_Supplied material_:
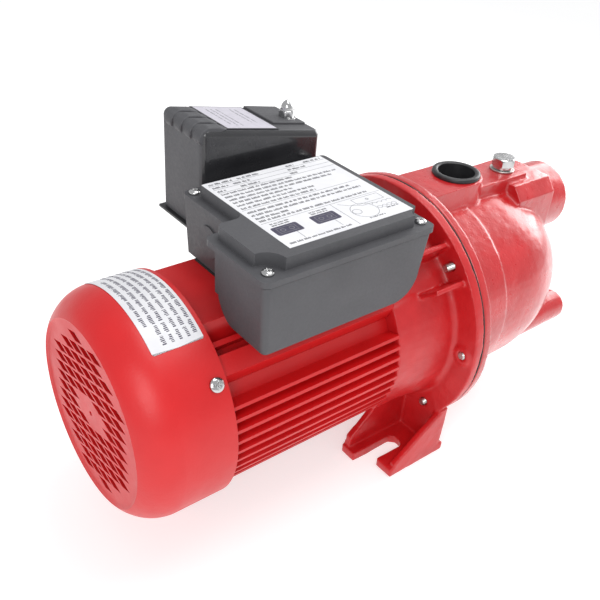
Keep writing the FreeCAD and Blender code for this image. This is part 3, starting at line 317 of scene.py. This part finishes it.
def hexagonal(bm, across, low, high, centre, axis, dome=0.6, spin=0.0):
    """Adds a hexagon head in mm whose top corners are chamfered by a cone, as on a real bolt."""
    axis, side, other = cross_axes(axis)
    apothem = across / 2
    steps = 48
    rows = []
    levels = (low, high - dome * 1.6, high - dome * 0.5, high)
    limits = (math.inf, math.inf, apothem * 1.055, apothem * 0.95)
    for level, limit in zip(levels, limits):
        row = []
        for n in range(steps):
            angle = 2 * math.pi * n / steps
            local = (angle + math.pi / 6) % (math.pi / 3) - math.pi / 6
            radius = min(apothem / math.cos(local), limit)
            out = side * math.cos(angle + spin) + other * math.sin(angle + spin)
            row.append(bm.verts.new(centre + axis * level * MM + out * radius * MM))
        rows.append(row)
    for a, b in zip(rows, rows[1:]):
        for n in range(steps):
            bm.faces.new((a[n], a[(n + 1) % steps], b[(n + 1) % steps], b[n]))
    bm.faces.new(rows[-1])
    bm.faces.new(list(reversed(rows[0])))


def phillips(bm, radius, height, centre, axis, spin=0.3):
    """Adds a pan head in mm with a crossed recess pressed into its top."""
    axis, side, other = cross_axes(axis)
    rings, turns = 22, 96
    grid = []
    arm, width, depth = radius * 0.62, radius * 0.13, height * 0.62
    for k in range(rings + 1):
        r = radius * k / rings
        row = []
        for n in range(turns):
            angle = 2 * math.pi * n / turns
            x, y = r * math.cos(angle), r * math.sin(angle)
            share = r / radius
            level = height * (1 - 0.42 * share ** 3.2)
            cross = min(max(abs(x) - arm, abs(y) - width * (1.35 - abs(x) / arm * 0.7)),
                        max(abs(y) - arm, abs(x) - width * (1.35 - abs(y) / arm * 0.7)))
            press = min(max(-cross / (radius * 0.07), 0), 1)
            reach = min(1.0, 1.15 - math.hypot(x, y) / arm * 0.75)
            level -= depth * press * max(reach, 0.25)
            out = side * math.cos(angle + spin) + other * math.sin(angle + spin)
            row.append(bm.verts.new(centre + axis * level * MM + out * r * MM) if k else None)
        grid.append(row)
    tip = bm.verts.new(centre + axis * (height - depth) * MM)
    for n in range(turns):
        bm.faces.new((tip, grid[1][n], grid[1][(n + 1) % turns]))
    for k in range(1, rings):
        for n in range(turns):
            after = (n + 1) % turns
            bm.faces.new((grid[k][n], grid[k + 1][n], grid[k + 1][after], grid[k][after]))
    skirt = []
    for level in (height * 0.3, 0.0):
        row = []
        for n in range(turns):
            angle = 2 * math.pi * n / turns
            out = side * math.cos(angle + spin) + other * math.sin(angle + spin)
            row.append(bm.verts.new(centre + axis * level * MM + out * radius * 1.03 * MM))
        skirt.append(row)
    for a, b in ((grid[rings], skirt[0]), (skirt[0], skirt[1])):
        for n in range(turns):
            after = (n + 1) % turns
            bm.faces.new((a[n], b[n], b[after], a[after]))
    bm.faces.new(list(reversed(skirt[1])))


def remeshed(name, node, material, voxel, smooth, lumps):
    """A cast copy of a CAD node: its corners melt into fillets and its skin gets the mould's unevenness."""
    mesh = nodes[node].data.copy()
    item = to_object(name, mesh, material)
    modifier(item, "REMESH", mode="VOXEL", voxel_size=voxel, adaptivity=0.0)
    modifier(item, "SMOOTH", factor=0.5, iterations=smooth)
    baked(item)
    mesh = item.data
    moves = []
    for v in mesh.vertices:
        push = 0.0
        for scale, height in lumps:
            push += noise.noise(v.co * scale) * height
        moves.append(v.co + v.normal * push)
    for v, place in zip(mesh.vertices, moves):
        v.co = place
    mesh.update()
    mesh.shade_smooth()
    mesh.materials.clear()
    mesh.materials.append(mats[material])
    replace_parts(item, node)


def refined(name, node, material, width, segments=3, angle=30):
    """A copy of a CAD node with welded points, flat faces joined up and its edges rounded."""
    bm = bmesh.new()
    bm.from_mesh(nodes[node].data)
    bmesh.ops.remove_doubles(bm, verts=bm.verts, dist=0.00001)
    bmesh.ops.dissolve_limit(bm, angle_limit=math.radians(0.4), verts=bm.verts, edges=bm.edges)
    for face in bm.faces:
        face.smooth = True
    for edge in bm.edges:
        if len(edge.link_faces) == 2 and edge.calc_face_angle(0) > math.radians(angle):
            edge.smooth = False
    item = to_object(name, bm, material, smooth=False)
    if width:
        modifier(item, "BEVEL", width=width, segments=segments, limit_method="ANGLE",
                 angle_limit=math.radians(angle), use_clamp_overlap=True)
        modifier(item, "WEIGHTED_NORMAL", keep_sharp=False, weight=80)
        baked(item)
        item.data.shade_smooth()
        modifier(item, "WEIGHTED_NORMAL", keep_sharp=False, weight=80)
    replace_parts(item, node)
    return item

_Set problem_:
Write the material out exactly, with nothing left out.

_Result for this task_:
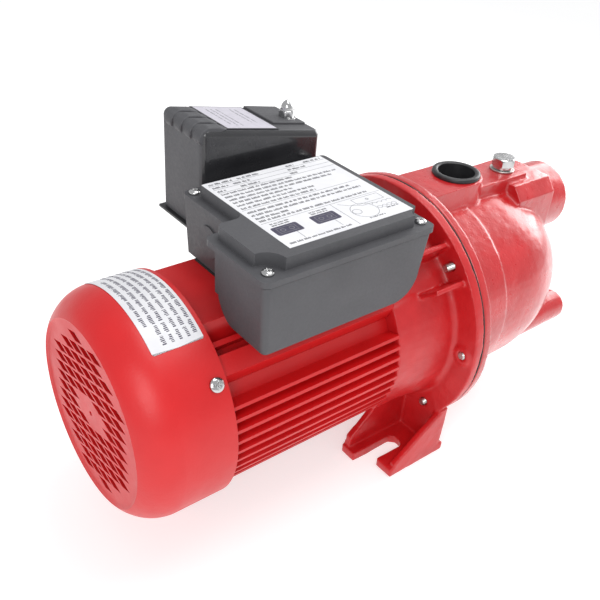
Keep writing the FreeCAD and Blender code for this image. This is part 3, starting at line 317 of scene.py. This part finishes it.
def hexagonal(bm, across, low, high, centre, axis, dome=0.6, spin=0.0):
    """Adds a hexagon head in mm whose top corners are chamfered by a cone, as on a real bolt."""
    axis, side, other = cross_axes(axis)
    apothem = across / 2
    steps = 48
    rows = []
    levels = (low, high - dome * 1.6, high - dome * 0.5, high)
    limits = (math.inf, math.inf, apothem * 1.055, apothem * 0.95)
    for level, limit in zip(levels, limits):
        row = []
        for n in range(steps):
            angle = 2 * math.pi * n / steps
            local = (angle + math.pi / 6) % (math.pi / 3) - math.pi / 6
            radius = min(apothem / math.cos(local), limit)
            out = side * math.cos(angle + spin) + other * math.sin(angle + spin)
            row.append(bm.verts.new(centre + axis * level * MM + out * radius * MM))
        rows.append(row)
    for a, b in zip(rows, rows[1:]):
        for n in range(steps):
            bm.faces.new((a[n], a[(n + 1) % steps], b[(n + 1) % steps], b[n]))
    bm.faces.new(rows[-1])
    bm.faces.new(list(reversed(rows[0])))


def phillips(bm, radius, height, centre, axis, spin=0.3):
    """Adds a pan head in mm with a crossed recess pressed into its top."""
    axis, side, other = cross_axes(axis)
    rings, turns = 22, 96
    grid = []
    arm, width, depth = radius * 0.62, radius * 0.13, height * 0.62
    for k in range(rings + 1):
        r = radius * k / rings
        row = []
        for n in range(turns):
            angle = 2 * math.pi * n / turns
            x, y = r * math.cos(angle), r * math.sin(angle)
            share = r / radius
            level = height * (1 - 0.42 * share ** 3.2)
            cross = min(max(abs(x) - arm, abs(y) - width * (1.35 - abs(x) / arm * 0.7)),
                        max(abs(y) - arm, abs(x) - width * (1.35 - abs(y) / arm * 0.7)))
            press = min(max(-cross / (radius * 0.07), 0), 1)
            reach = min(1.0, 1.15 - math.hypot(x, y) / arm * 0.75)
            level -= depth * press * max(reach, 0.25)
            out = side * math.cos(angle + spin) + other * math.sin(angle + spin)
            row.append(bm.verts.new(centre + axis * level * MM + out * r * MM) if k else None)
        grid.append(row)
    tip = bm.verts.new(centre + axis * (height - depth) * MM)
    for n in range(turns):
        bm.faces.new((tip, grid[1][n], grid[1][(n + 1) % turns]))
    for k in range(1, rings):
        for n in range(turns):
            after = (n + 1) % turns
            bm.faces.new((grid[k][n], grid[k + 1][n], grid[k + 1][after], grid[k][after]))
    skirt = []
    for level in (height * 0.3, 0.0):
        row = []
        for n in range(turns):
            angle = 2 * math.pi * n / turns
            out = side * math.cos(angle + spin) + other * math.sin(angle + spin)
            row.append(bm.verts.new(centre + axis * level * MM + out * radius * 1.03 * MM))
        skirt.append(row)
    for a, b in ((grid[rings], skirt[0]), (skirt[0], skirt[1])):
        for n in range(turns):
            after = (n + 1) % turns
            bm.faces.new((a[n], b[n], b[after], a[after]))
    bm.faces.new(list(reversed(skirt[1])))


def remeshed(name, node, material, voxel, smooth, lumps):
    """A cast copy of a CAD node: its corners melt into fillets and its skin gets the mould's unevenness."""
    mesh = nodes[node].data.copy()
    item = to_object(name, mesh, material)
    modifier(item, "REMESH", mode="VOXEL", voxel_size=voxel, adaptivity=0.0)
    modifier(item, "SMOOTH", factor=0.5, iterations=smooth)
    baked(item)
    mesh = item.data
    moves = []
    for v in mesh.vertices:
        push = 0.0
        for scale, height in lumps:
            push += noise.noise(v.co * scale) * height
        moves.append(v.co + v.normal * push)
    for v, place in zip(mesh.vertices, moves):
        v.co = place
    mesh.update()
    mesh.shade_smooth()
    mesh.materials.clear()
    mesh.materials.append(mats[material])
    replace_parts(item, node)


def refined(name, node, material, width, segments=3, angle=30):
    """A copy of a CAD node with welded points, flat faces joined up and its edges rounded."""
    bm = bmesh.new()
    bm.from_mesh(nodes[node].data)
    bmesh.ops.remove_doubles(bm, verts=bm.verts, dist=0.00001)
    bmesh.ops.dissolve_limit(bm, angle_limit=math.radians(0.4), verts=bm.verts, edges=bm.edges)
    for face in bm.faces:
        face.smooth = True
    for edge in bm.edges:
        if len(edge.link_faces) == 2 and edge.calc_face_angle(0) > math.radians(angle):
            edge.smooth = False
    item = to_object(name, bm, material, smooth=False)
    if width:
        modifier(item, "BEVEL", width=width, segments=segments, limit_method="ANGLE",
                 angle_limit=math.radians(angle), use_clamp_overlap=True)
        modifier(item, "WEIGHTED_NORMAL", keep_sharp=False, weight=80)
        baked(item)
        item.data.shade_smooth()
        modifier(item, "WEIGHTED_NORMAL", keep_sharp=False, weight=80)
    replace_parts(item, node)
    return item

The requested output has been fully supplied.